Where: On the move, London
I was travelling during the first half, so I had a tiny TV set with me. I looked quite bizarre as I walked down Oxford Street, but I watched the second half with friends.
I'm not a miracle worker, but I do believe in the power of consciousness. I was trying to send positive energy to the players; I was very tense, screaming at the television.
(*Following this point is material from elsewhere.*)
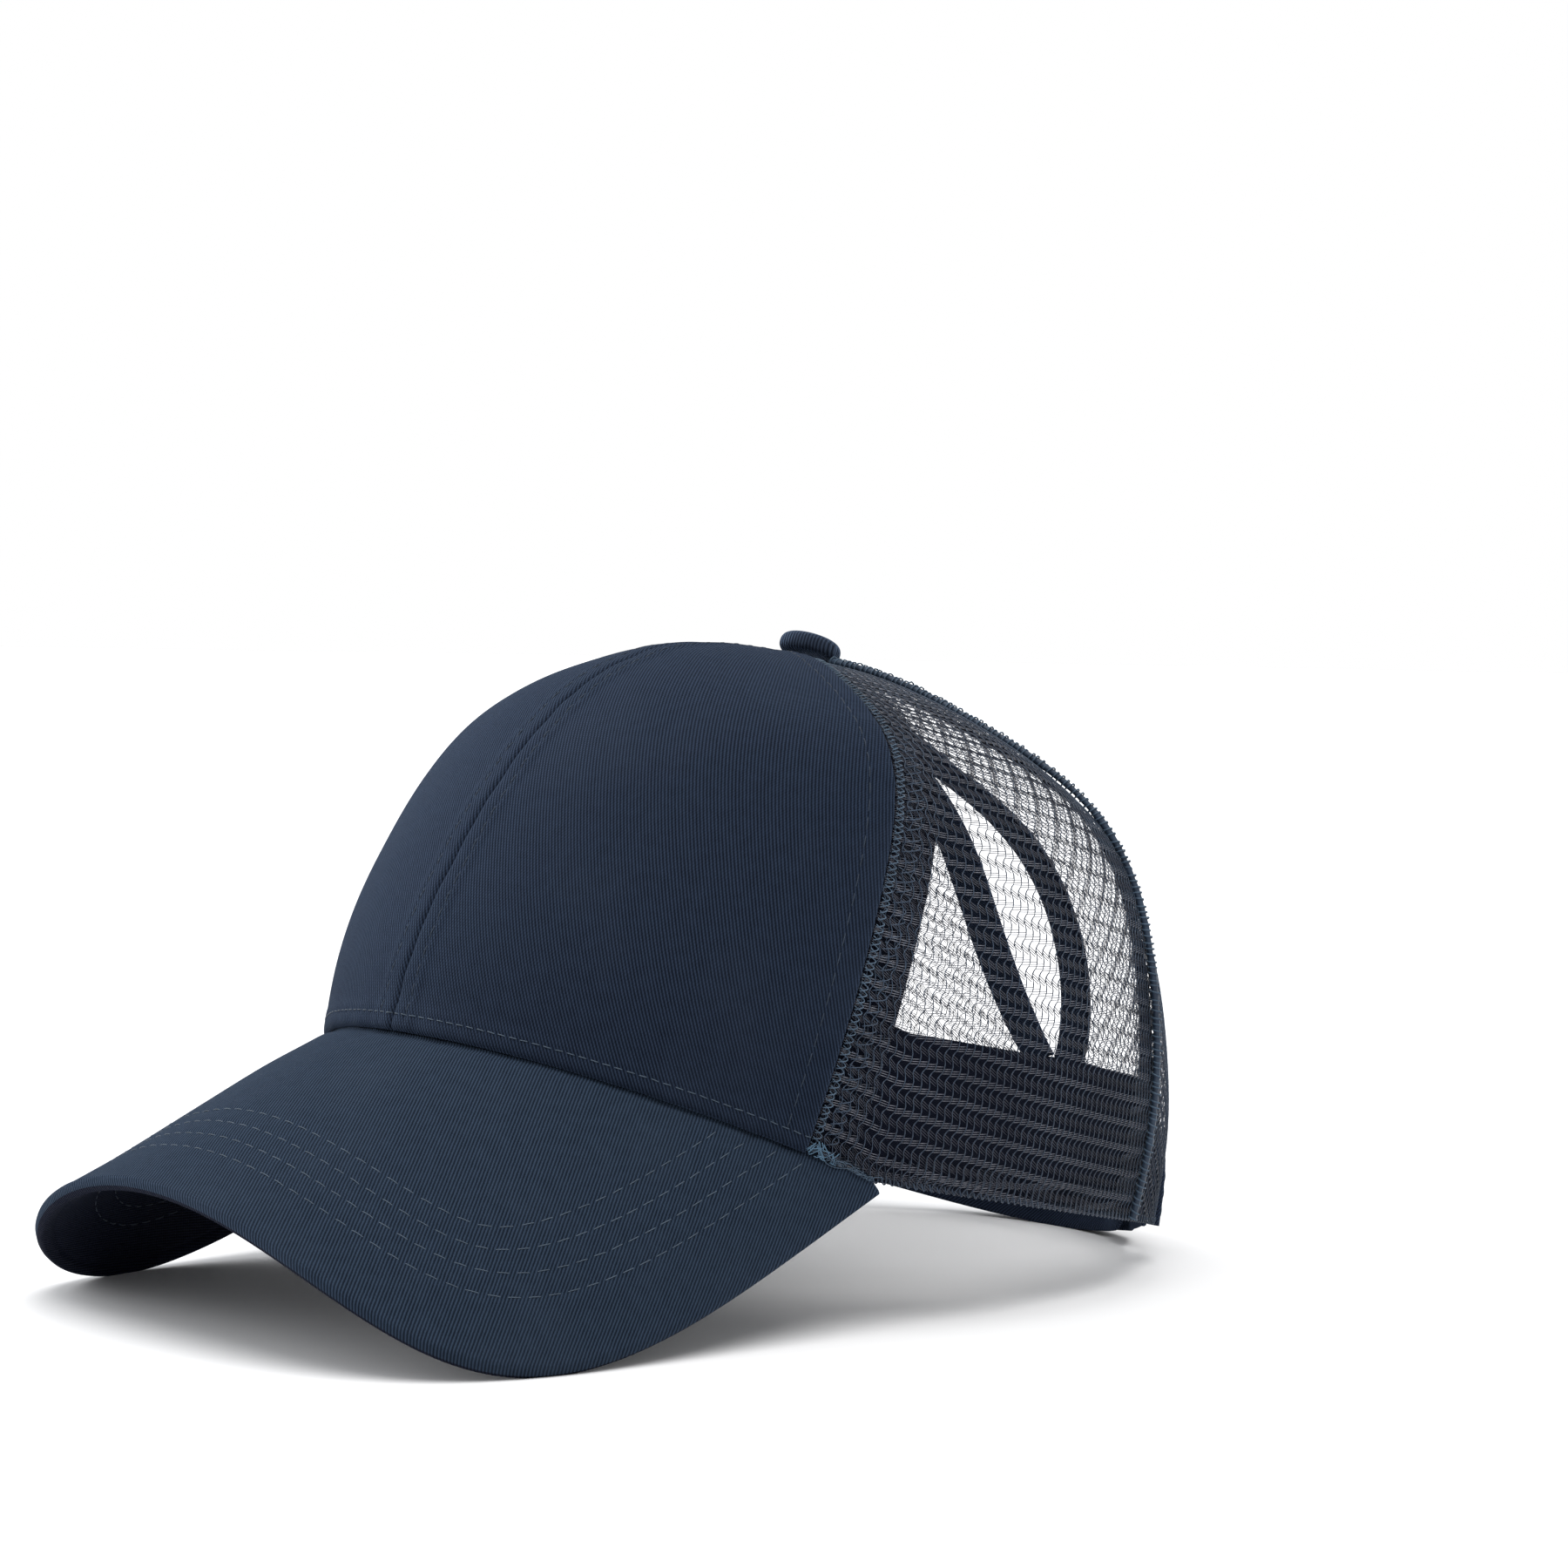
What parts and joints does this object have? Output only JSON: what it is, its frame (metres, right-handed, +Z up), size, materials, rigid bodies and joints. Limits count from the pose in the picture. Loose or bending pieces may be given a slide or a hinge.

As soon as Beckham missed the first penalty, I knew it was over. There was a fear vibrating off that miss into the hearts of our players. I feel very sad. It really does hurt.
Where: A pub in Wimbledon
I watched it a packed bar with a bunch of friends. After winning my match earlier in the day [against Albert Costa, the former French Open champion], I felt confident England would win. When we scored, I thought we were on the way but then when Rooney went off the whole game changed. I still can't understand why Sol Campbell's goal was ruled out. There was absolutely nothing wrong with it. I kept believing we'd do it but then penalties. Devastating. Again. I went back to my B&B but couldn't get to sleep for quite a while.
Arts anchor for Five
Where: House in Islington
I watched the game at my brother's house in Islington. There were about 10 of us shouting at the screen. I had a broadcast on Five at 7.30pm and we pretended that we were going to watch that instead, but the others quickly switched channels when the game began. I was commentating on the penalty shoot-out to some friends via my mobile phone, so it was a very manic evening. I thought that Portugal played well and Beckham was brave to take the first penalty. Losing makes you so depressed the next day.
Liberal Democrat sports spokesman
Where: At home in Bath
Even a bottle of my finest Chateau Barbeyrolles rosé couldn't dull the pain, or the tension, of what will come to be known as "that match". I watched with my wife, although I spent half of the penalty shoot-out in the hall, not bearing to look.
The pace was frenetic, and what the England side seemed at times to lack in skill, they more than made up for with a tangible team spirit.
Despite some great performances - especially from Ashley Cole and Sol Campbell - however hard it is to say it, Portugal probably deserved to win.